Cultural Center’s Departing Director Considers Collaborations

 

Three years ago, Alain Arnaudet arrived in Phnom Penh to run the French cultural center, which he soon came to see as the biggest and most active cultural center in the country.

“This may give us some rights but it especially gives us responsibilities, including not behaving self-importantly or arrogantly…towards the smaller cultural organizations in the country which are doing tremendous work every day and on a long-term basis,” he said.

Mr Arnaudet, who is to leave the center at the end of the month, made it one of his priorities to work with as many cultural organizations as possible to make the most of the limited resources available in the arts sector here.

During his term as the center’s director, he has overseen unprecedented collaboration between different arts organizations and the number and scope of cultural events at the cultural center have grown in all art forms, from shadow-puppet performances to video art installations.

In the case of Phnom Penh Photo–now an annual, citywide festival involving more than 30 photography exhibitions–it was Mr Arnaudet who in 2008 took the initiative of contacting arts groups and private exhibition locations to enroll them into the project, he said.

With other projects, like Architecture Month, held each September since 2008, it was Dana Langois of JavaArts and Java Cafe who took the initiative and Mr Arnaudet who joined in. “I’m always ready to embark on an adventure when I believe it’s a good one,” the 44-year-old director said.

This notion of collaboration has also extended to putting artists in touch with each other, as Meas Sokhorn’s current exhibition at the center demonstrates, Mr Arnaudet said.

One of the center’s priorities has been to support the development of contemporary arts, he said. So when Mr Sokhorn approached him about doing a street project on garbage in Phnom Penh, they agreed to turn this into a show, and to add video to bring the notion of street event into the exhibition hall.

Since the French cultural center was supporting a video-creation workshop at the Royal University of Fine Arts, Mr Arnaudet put the sculptor in touch with the workshop students. Mr Sokhorn explained what he needed and the students filmed it for him. The result is the exhibition “Trash-Fix,” a vast installation including empty water bottles, a bicycle cart filled with rubbish and hanging from the ceiling as well as three different video segments.

“This installation would be hard to sell. But on the other hand, it speaks of Cambodia,” Mr Arnaudet said. “It also speaks […] of a wish to say things about the world today and with today’s tools.”

Mr Arnaudet, who had previously managed a major photo festival in France, came to Cambodia from Brazil, where he ran a cultural center of the Alliance Francaise–an organization supported by the French government, unlike the French cultural center, which is directly under the authority of the French Embassy in Phnom Penh. He will return to France in September, where he is working on a few projects.

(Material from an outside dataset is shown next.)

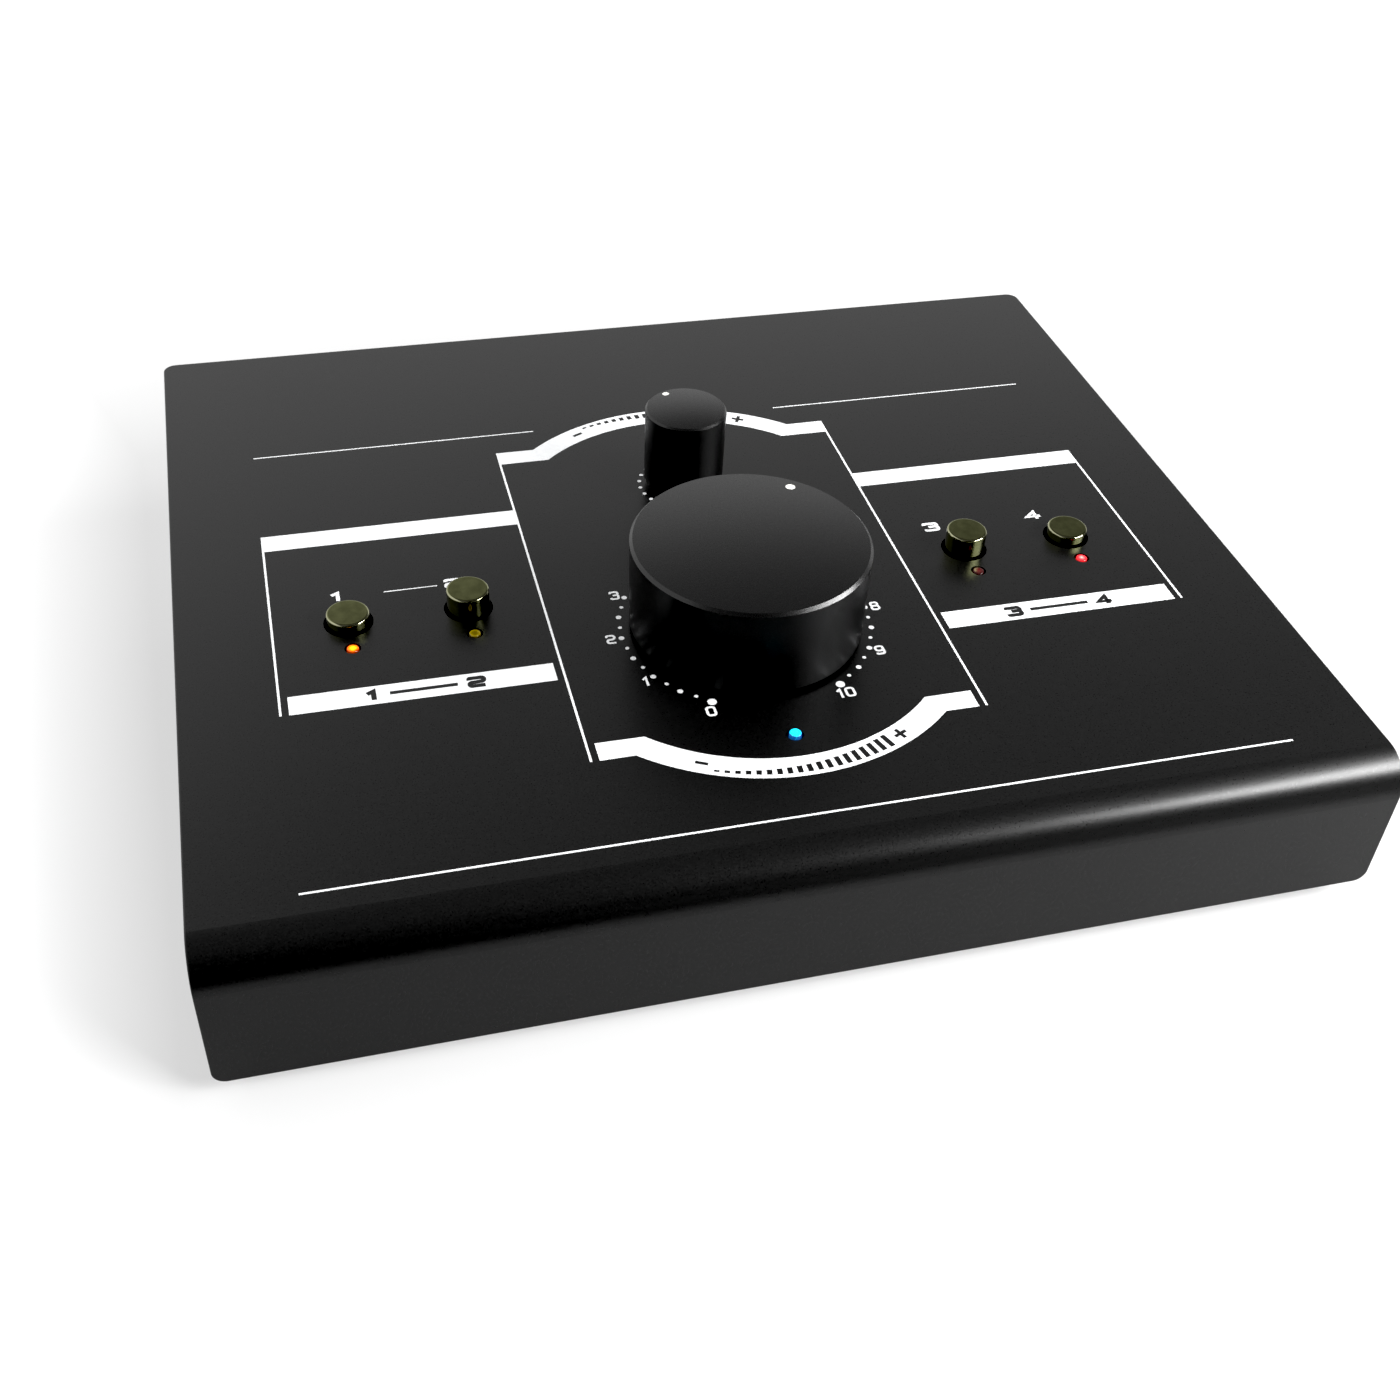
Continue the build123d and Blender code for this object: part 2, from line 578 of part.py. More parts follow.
def make_control_board_screws():
    """Screws up through the control board into its spacers."""
    seat = -CONTROL_BOARD_DEPTH - BOARD_THICKNESS
    return [panel * Pos(x, y, seat) * Rot(180, 0, 0) * pan_screw(SCREW_LENGTH)
            for x, y in control_spacer_places()]


def main_spacer_places():
    """Where the main board stands on the floor."""
    side = MAIN_BOARD_HALF_X - MAIN_SPACER_INSET
    front = MAIN_BOARD_FRONT + MAIN_SPACER_INSET
    back = REAR_FACE - FOOT_INSET_Y - MAIN_SPACER_FOOT_GAP
    return [(x, y) for x in (-side, 0, side) for y in (front, back)]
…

Looking back on his three years in the country, Mr Arnaudet said that nothing would have happened without the enthusiasm of the center’s French and Cambodian team and of Cambodian artists who are eager to develop contemporary forms.

“What I hope is that this move towards the contemporary in all its forms…continues to involve everyone and that no one takes the hazardous path of opposing tradition and the contemporary,” Mr Arnaudet said. “I believe that it is both tradition and contemporary works that make a country real.”